Repeat exactly, and only, the lines below starting at the line that contains "const leadZ = PANEL_BACK - GAP - 7;" and ending at the line that contains "bpy.context.scene.collection.objects.link(empty)", inclusive of both.
───── Dataset ─────
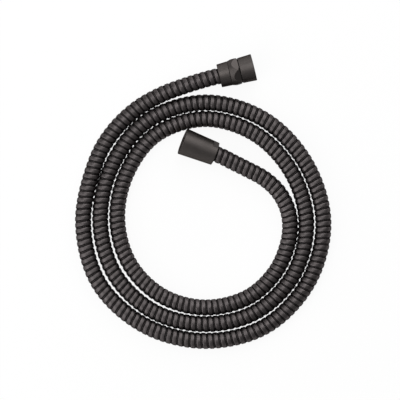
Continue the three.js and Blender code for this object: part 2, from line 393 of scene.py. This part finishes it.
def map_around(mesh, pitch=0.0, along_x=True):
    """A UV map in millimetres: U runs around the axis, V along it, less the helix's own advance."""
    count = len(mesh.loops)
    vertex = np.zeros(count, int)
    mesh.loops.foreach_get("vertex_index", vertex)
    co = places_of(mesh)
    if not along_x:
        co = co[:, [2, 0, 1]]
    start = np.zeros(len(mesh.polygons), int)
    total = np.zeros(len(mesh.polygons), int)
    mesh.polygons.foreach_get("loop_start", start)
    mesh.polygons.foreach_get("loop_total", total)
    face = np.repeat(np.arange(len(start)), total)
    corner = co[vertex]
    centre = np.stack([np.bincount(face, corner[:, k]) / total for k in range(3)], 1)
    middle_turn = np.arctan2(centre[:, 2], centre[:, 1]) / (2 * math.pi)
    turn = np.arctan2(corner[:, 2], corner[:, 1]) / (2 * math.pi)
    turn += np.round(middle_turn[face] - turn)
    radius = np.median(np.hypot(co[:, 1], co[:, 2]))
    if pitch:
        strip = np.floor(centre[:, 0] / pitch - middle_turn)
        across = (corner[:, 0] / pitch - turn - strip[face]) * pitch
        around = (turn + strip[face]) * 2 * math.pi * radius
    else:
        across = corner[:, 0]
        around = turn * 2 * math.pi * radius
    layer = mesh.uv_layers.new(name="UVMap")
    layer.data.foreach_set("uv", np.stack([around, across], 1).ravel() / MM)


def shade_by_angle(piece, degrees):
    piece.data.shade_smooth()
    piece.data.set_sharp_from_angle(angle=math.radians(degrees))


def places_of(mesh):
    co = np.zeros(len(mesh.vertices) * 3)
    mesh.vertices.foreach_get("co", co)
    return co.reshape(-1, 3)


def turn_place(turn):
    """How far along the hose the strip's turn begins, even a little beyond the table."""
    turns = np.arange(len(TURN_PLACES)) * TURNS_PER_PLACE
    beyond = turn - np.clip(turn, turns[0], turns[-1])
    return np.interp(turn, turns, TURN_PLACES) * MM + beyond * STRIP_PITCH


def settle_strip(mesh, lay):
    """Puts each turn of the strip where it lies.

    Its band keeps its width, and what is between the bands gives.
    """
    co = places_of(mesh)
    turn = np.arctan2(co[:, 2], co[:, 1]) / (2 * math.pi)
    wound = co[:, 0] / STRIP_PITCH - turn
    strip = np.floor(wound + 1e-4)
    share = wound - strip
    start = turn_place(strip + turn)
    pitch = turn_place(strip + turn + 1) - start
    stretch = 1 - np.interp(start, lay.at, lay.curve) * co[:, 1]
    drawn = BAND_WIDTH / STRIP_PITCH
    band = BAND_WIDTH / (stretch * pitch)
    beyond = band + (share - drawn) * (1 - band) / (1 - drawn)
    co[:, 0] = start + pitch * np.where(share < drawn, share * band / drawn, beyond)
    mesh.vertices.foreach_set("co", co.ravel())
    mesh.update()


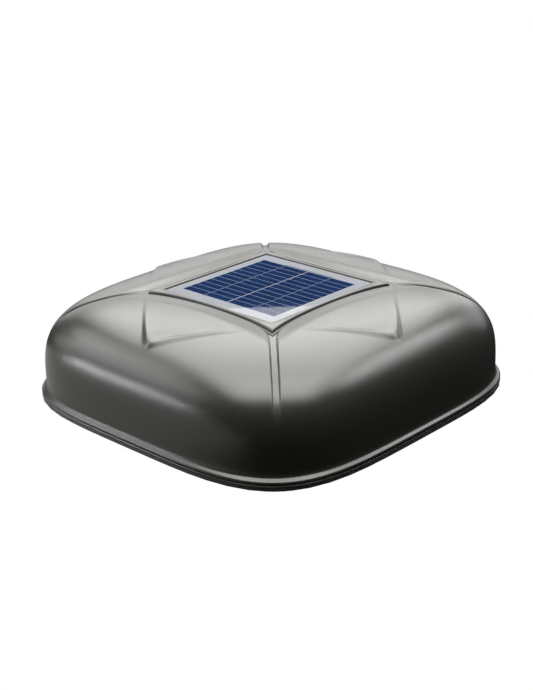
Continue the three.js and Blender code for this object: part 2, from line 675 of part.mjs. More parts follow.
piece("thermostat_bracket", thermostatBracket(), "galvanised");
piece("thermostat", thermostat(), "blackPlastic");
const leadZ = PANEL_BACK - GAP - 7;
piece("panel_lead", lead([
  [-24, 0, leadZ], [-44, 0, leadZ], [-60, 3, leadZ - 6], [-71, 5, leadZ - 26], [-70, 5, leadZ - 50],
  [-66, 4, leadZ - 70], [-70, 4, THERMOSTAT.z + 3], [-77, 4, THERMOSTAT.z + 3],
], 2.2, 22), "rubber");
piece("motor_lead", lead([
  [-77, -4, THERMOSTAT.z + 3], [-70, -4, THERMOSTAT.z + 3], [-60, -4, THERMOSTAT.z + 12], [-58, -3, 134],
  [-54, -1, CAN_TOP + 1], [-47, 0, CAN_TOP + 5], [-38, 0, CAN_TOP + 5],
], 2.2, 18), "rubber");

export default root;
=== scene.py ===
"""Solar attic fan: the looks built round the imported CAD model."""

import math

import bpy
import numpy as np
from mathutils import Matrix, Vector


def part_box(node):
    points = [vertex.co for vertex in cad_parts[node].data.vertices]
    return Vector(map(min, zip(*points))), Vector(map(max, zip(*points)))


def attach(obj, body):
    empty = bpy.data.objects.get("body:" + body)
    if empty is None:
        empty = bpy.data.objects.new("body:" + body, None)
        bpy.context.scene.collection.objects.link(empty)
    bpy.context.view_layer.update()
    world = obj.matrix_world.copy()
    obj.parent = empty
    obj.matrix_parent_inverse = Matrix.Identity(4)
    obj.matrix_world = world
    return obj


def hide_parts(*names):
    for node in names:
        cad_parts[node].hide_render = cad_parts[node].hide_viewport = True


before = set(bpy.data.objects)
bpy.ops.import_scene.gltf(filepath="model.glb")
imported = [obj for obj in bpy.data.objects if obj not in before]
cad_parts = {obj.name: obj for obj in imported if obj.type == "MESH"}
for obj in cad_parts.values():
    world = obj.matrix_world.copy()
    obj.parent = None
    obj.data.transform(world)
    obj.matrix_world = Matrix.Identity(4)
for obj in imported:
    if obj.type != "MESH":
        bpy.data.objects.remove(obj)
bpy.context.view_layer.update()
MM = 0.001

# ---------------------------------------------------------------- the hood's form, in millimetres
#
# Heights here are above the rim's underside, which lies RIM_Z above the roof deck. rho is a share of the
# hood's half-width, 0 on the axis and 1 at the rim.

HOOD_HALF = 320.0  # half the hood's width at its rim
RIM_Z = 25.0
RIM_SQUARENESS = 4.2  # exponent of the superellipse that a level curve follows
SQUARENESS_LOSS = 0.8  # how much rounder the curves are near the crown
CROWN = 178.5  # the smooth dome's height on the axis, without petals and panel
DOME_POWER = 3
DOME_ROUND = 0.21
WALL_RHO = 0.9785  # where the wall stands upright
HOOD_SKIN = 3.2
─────
» **Answer to the task**
const leadZ = PANEL_BACK - GAP - 7;
piece("panel_lead", lead([
  [-24, 0, leadZ], [-44, 0, leadZ], [-60, 3, leadZ - 6], [-71, 5, leadZ - 26], [-70, 5, leadZ - 50],
  [-66, 4, leadZ - 70], [-70, 4, THERMOSTAT.z + 3], [-77, 4, THERMOSTAT.z + 3],
], 2.2, 22), "rubber");
piece("motor_lead", lead([
  [-77, -4, THERMOSTAT.z + 3], [-70, -4, THERMOSTAT.z + 3], [-60, -4, THERMOSTAT.z + 12], [-58, -3, 134],
  [-54, -1, CAN_TOP + 1], [-47, 0, CAN_TOP + 5], [-38, 0, CAN_TOP + 5],
], 2.2, 18), "rubber");

export default root;
=== scene.py ===
"""Solar attic fan: the looks built round the imported CAD model."""

import math

import bpy
import numpy as np
from mathutils import Matrix, Vector


def part_box(node):
    points = [vertex.co for vertex in cad_parts[node].data.vertices]
    return Vector(map(min, zip(*points))), Vector(map(max, zip(*points)))


def attach(obj, body):
    empty = bpy.data.objects.get("body:" + body)
    if empty is None:
        empty = bpy.data.objects.new("body:" + body, None)
        bpy.context.scene.collection.objects.link(empty)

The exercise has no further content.